On Fri, 8 May 2015 14:41:24 -0600
Bob Proulx <bob@proulx.com> wrote:

> The Wanderer wrote:
> > Gary Dale wrote:
> > > I think Wanderer may be overstating the problem a little. If the
> > > two drives are exactly the same size, you can use ddrescue to
> > > duplicate the failed drive onto the new drive (ddrescue
> > > if=/dev/sdb of=/dev/sdc). However this will limit you to
> > > recovering in place on new drive.
> >
> > In my experience, single-pass recovery like this does not work very
> > reliably or very well; it also doesn't let you make the "backup
> > copy" you originally suggested, which is a good idea if you have
> > the space (though I never have had).
> I have never had *enough* disk space.  Because I always need more!
> There is an idea that I didn't see proposed as I read through this
> thread.  If one had three same sized drives then there is another
> possibility.  

Problem I have now is the lack of money. I simply don't have money now
to buy yet another drive. I took out one drive from my another system,
bought usb external enclosure and thought I'll succeed.

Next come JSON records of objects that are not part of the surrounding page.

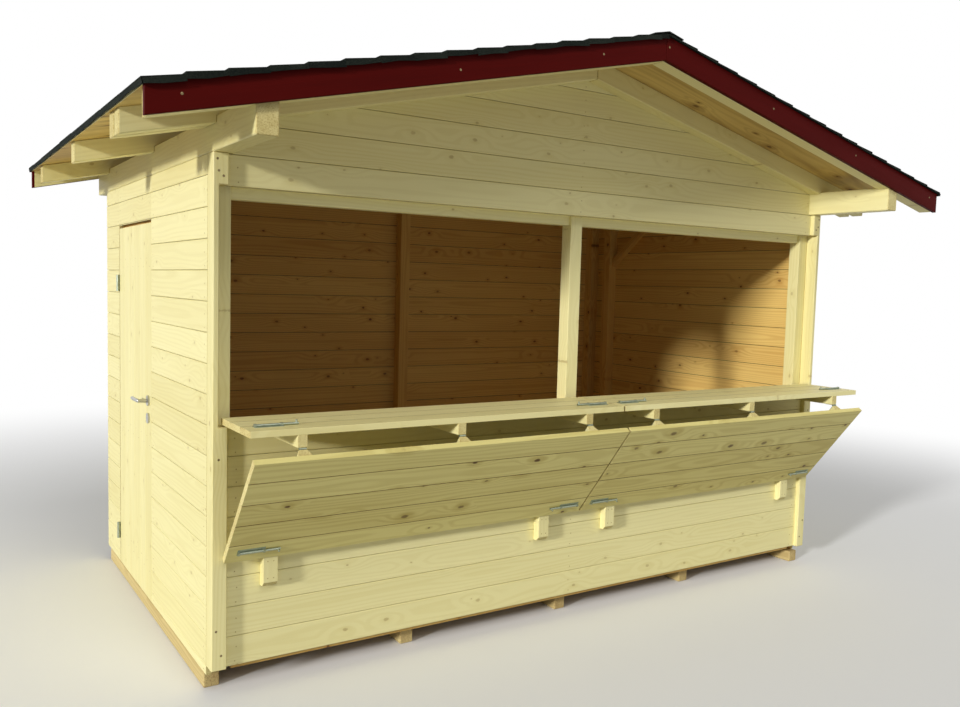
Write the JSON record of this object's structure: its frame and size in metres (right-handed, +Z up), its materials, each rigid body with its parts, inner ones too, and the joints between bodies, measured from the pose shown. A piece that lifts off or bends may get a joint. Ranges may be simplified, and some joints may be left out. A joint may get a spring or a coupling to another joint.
{
  "type": "market stall",
  "caption": "Closed wooden market stall with a gabled roof, a long front serving opening whose folding shutters form a counter, and a boarded side door",
  "frame": {"origin": "middle of the whole stall's plan, roof overhangs included, at ground level", "axes": "+Z up, the serving front faces -Y, +X to the right of someone who looks at the front"},
  "size_m": [4.334, 2.859, 2.7413],
  "materials": {
    "painted_boards": "satin",
    "painted_door": "satin",
    "painted_leaves": "satin",
    "painted_timber": "satin",
    "natural_timber": "matte",
    "bearer_timber": "matte",
    "floor_boards": "matte",
    "roof_boards": "matte",
    "barge_paint": "satin",
    "roof_felt": "matte",
    "zinc_fittings": "satin",
    "lever_metal": "satin"
  },
  "bodies": {
    "stall": {"back_barge_boards": "barge_paint", "back_gable": "painted_boards", "back_rafters": "painted_timber", "back_wall": "painted_boards", "barrel_bolts": "zinc_fittings", "bearers": "bearer_timber", "bottom_plates": "natural_timber", "centre_post": "painted_timber", "counter_battens": "painted_timber", "counter_leaves": "painted_leaves", "door_header": "natural_timber", "door_hinges_frame_side": "zinc_fittings", "door_stops": "natural_timber", "flap_battens": "painted_timber", "flap_leaves": "painted_leaves", "floor_deck": "floor_boards", "fly_rafters": "painted_timber", "front_barge_boards": "barge_paint", "front_gable": "painted_boards", "front_lower_wall": "painted_boards", "front_posts": "painted_timber", "front_rafters": "painted_timber", "front_rails": "natural_timber", "head_beam": "painted_timber", "left_wall_front": "painted_boards", "left_wall_over_door": "painted_boards", "left_wall_rear": "painted_boards", "middle_rafters": "painted_timber", "outer_rafters": "painted_timber", "ridge_cap": "roof_felt", "right_wall": "painted_boards", "roof_deck_left": "roof_boards", "roof_deck_right": "roof_boards", "shingles_left": "roof_felt", "shingles_right": "roof_felt", "shutter_hinges": "zinc_fittings", "wall_brace": "natural_timber", "wall_cleats": "painted_timber", "wall_plates": "painted_timber", "wall_studs": "natural_timber"},
    "door": {"door_leaf": "painted_door", "door_ledges": "natural_timber", "door_hinges_leaf_side": "zinc_fittings", "lock_plates": "lever_metal"},
    "lever": {"lever_handle": "lever_metal"}
  },
  "joints": [
    {"name": "door_hinge", "type": "hinge", "parent": "stall", "child": "door", "pos_m": [-1.809, 0.798, 1], "axis": [0, 0, -1], "range_deg": [0, 170]},
    {"name": "lever_turn", "type": "hinge", "parent": "door", "child": "lever", "pos_m": [-1.79, 0.1255, 1.04], "axis": [-1, 0, 0], "range_deg": [0, 40]}
  ]
}
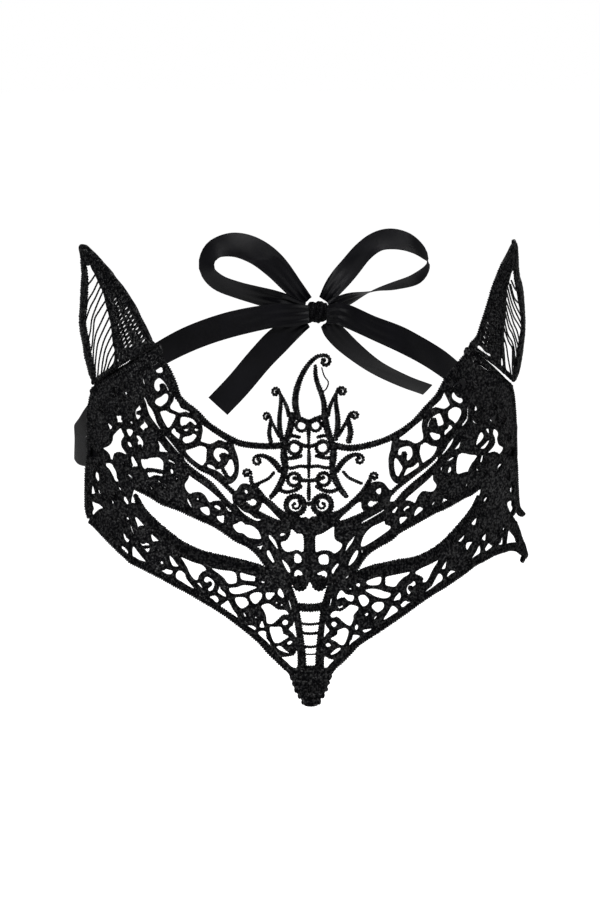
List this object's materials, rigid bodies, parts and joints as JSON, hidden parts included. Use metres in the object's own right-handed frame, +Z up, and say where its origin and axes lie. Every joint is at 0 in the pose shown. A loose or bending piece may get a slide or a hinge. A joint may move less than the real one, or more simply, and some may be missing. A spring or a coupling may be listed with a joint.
{
  "type": "lace fox half mask",
  "caption": "Black embroidered lace half mask shaped as a fox face with pointed lace ears, open almond eyes and satin ribbon ties in a bow.",
  "frame": {"origin": "centre of the head inside the mask, at eye height", "axes": "+X towards the wearer's left, -Y forwards out of the face, +Z up; the ribbon's bow is at +Y"},
  "size_m": [0.1542, 0.2161, 0.1465],
  "materials": {
    "black_lace_thread": "embroidered thread, matt with a faint sheen",
    "black_satin_ribbon": "satin"
  },
  "bodies": {
    "mask": {"bow_knot": "black_satin_ribbon", "bridge_collar": "black_lace_thread", "brow_border_left": "black_lace_thread", "brow_border_right": "black_lace_thread", "brow_cord_lower_left": "black_lace_thread", "brow_cord_lower_right": "black_lace_thread", "brow_cord_upper_left": "black_lace_thread", "brow_cord_upper_right": "black_lace_thread", "centre_crest": "black_lace_thread", "cheek_border_left": "black_lace_thread", "cheek_border_right": "black_lace_thread", "cheek_lattice_left": "black_lace_thread", "cheek_lattice_right": "black_lace_thread", "crest_horns_left": "black_lace_thread", "crest_horns_right": "black_lace_thread", "crest_scroll_column": "black_lace_thread", "ear_base_band_left": "black_lace_thread", "ear_base_band_right": "black_lace_thread", "eye_rim_lower_left": "black_lace_thread", "eye_rim_lower_right": "black_lace_thread", "eye_rim_upper_left": "black_lace_thread", "eye_rim_upper_right": "black_lace_thread", "eye_scroll_row_left": "black_lace_thread", "eye_scroll_row_right": "black_lace_thread", "nose_ridge_cords": "black_lace_thread", "nose_tip_patch": "black_lace_thread", "ribbon_hem_left": "black_satin_ribbon", "ribbon_hem_right": "black_satin_ribbon", "ribbon_strap_left": "black_satin_ribbon", "ribbon_strap_right": "black_satin_ribbon", "side_border_left": "black_lace_thread", "side_border_right": "black_lace_thread", "temple_lattice_left": "black_lace_thread", "temple_lattice_right": "black_lace_thread", "upper_scroll_band_left": "black_lace_thread", "upper_scroll_band_right": "black_lace_thread"},
    "ear_left": {"ear_border_left": "black_lace_thread", "ear_midrib_left": "black_lace_thread", "ear_threads_left": "black_lace_thread", "ear_net_left": "black_lace_thread"},
    "bow_loop_left": {"bow_loop_left": "black_satin_ribbon"},
    "bow_tail_left": {"bow_tail_left": "black_satin_ribbon"},
    "ear_right": {"ear_border_right": "black_lace_thread", "ear_midrib_right": "black_lace_thread", "ear_threads_right": "black_lace_thread", "ear_net_right": "black_lace_thread"},
    "bow_loop_right": {"bow_loop_right": "black_satin_ribbon"},
    "bow_tail_right": {"bow_tail_right": "black_satin_ribbon"}
  },
  "joints": [
    {"name": "ear_left_fold", "type": "hinge", "parent": "mask", "child": "ear_left", "pos_m": [0.06131, -0.07086, 0.05146], "axis": [0.6949, 0.4851, -0.5308], "range_deg": [-15, 15]},
    {"name": "ear_right_fold", "type": "hinge", "parent": "mask", "child": "ear_right", "pos_m": [-0.06131, -0.07086, 0.05146], "axis": [0.6949, -0.4851, 0.5308], "range_deg": [-15, 15]},
    {"name": "bow_loop_left_swing", "type": "hinge", "parent": "mask", "child": "bow_loop_left", "pos_m": [0.016, 0.0945, 0.0465], "axis": [0, 1, 0], "range_deg": [-13, 8]},
    {"name": "bow_loop_right_swing", "type": "hinge", "parent": "mask", "child": "bow_loop_right", "pos_m": [0.016, 0.0945, 0.0465], "axis": [0, 1, 0], "range_deg": [-8, 13]},
    {"name": "bow_tail_left_swing", "type": "hinge", "parent": "mask", "child": "bow_tail_left", "pos_m": [0.016, 0.0945, 0.0465], "axis": [0, 1, 0], "range_deg": [-8, 8]},
    {"name": "bow_tail_right_swing", "type": "hinge", "parent": "mask", "child": "bow_tail_right", "pos_m": [0.016, 0.0945, 0.0465], "axis": [0, 1, 0], "range_deg": [-8, 8]}
  ]
}
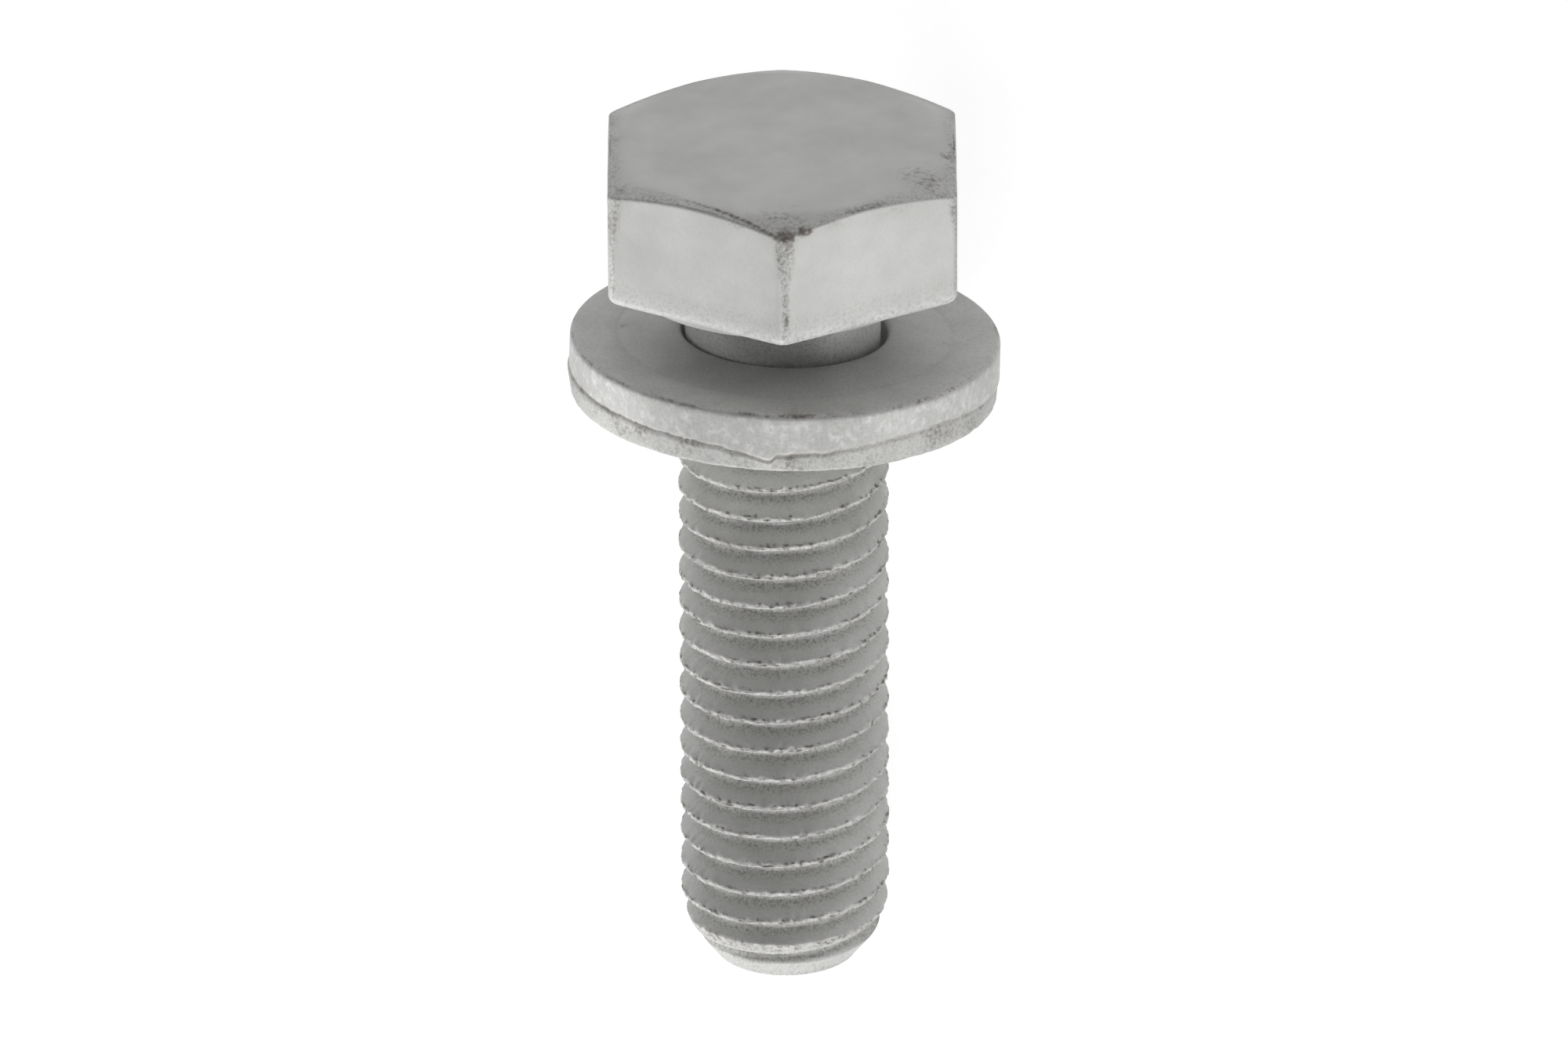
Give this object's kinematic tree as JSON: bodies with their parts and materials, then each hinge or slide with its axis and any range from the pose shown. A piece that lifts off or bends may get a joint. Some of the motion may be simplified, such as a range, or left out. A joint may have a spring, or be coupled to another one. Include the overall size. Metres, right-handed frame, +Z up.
{
  "type": "hexagon head screw with captive washer",
  "caption": "Hexagon head screw with a coarse thread, a bevelled tip and a thick round washer that slides and leans loosely on the neck under the head.",
  "frame": {"origin": "on the floor under the middle of the part's box, as it lies on the washer's rim and the thread's end", "axes": "+Z up, +Y towards the head, which the washer holds off the floor, +X to the right seen from the tip"},
  "size_m": [0.02, 0.0428, 0.0201],
  "materials": {
    "screw_steel": "cold-headed and thread-rolled steel with a dull light grey zinc flake coating",
    "washer_steel": "blanked steel plate with the same dull light grey coating"
  },
  "bodies": {
    "screw": {"screw": "screw_steel"},
    "captive_washer": {"washer": "washer_steel"}
  },
  "joints": [
    {"name": "washer_slide", "type": "slide", "parent": "screw", "child": "captive_washer", "axis": [0, 0.9838, 0.1795], "range_m": [0, 0.0026]}
  ]
}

Hmm..
everything is just not as easy as it seems.

It isn't that unusual to have three drives of the same
> size.  One could then make two copies of the data.  Copy the data from
> the failing drive to a good same-sized drive.  It would then be an
> identical copy.  Then take the failing drive and put it on the shelf
> so as not to damage it further while trying to recover.  Then make
> another identical copy onto the third drive.  At that point one of the
> copies can be used for recovery experimentation and there would still
> be a copy available for backup on the other drive.
> Also when making the first backup copy using ddrescue use a third
> location for the ddrescue log file.  I am assuming that a system has
> been booted up for the rescue and has the failing disk and the target
> disk attached.  That means the host system has its own space available
> for the copy.  Use it for the log file.
>   ddrescue /dev/sdX /dev/sdY /var/tmp/rescuelogfile
> Where /dev/sdX is the failing source drive, /dev/sdY is the spare
> target drive, and /var/tmp/rescuelogfile is on the system hosting the
> recovery effort with its own drives.  If I had a spare drive of the
> same size this would be what I would do to copy it.
> Then could do the same for the backup onto the working copy spare for
> recovery.  Or just use a normal dd there since presumably both of the
> spares are good and error free.
> > It's technically possible, yes, but I wouldn't want to trust or
> > rely on it in any case where the source device is potentially prone
> > to failure - and in any scenario where it isn't, you're unlikely to
> > want to use one of the *rescue tools in the first place.
> My experience has been that once a drive starts to produce hard
> failures that it tends to become worse rather quickly.  I would
> perform the backup of it.  There is no way to avoid it.  But I would
> try to avoid working the failing drive as much as possible until there
> is as much recovered as possible.  After having recovered as much as
> is possible only then would I try any other work on the failing drive.
> Because Murphy's Law usually means that it becomes worse quickly.  But
> after I had a good backup then trying other things such as other disk
> recovery software and so forth is reasonable.  Why not if the drive
> has already failed otherwise?  But again I would want a good backup
> first.  And do any recovery work on a different working copy of it.
> > (There's also the consideration of finding space for the ddrescue
> > log file if you're restoring directly to the identical-size device;
> > that file that may not be as important in some scenarios, but I
> > wouldn't want to try to do such a rescue without one.)
> Agreed.  The ddrescue log is critical.  But a hosting system with both
> drives mounted could use /var/tmp/rescuelog for space not on either of
> the same-sized drives.
> > I certainly wouldn't say there are never times when direct
> > device-to-device recovery like that is appropriate, but I haven't
> > encountered one and I would not recommend it as a base-practices
> > procedure.
> Storage recovery is definitely a problem that takes skill to produce
> good results.  It's a problem.  There is no easy solution because the
> decisions we make along the way all depend upon the knowledge and the
> information available at that moment.  It is really hard to document a
> canonical procedure.  Sometimes it just helps to be lucky.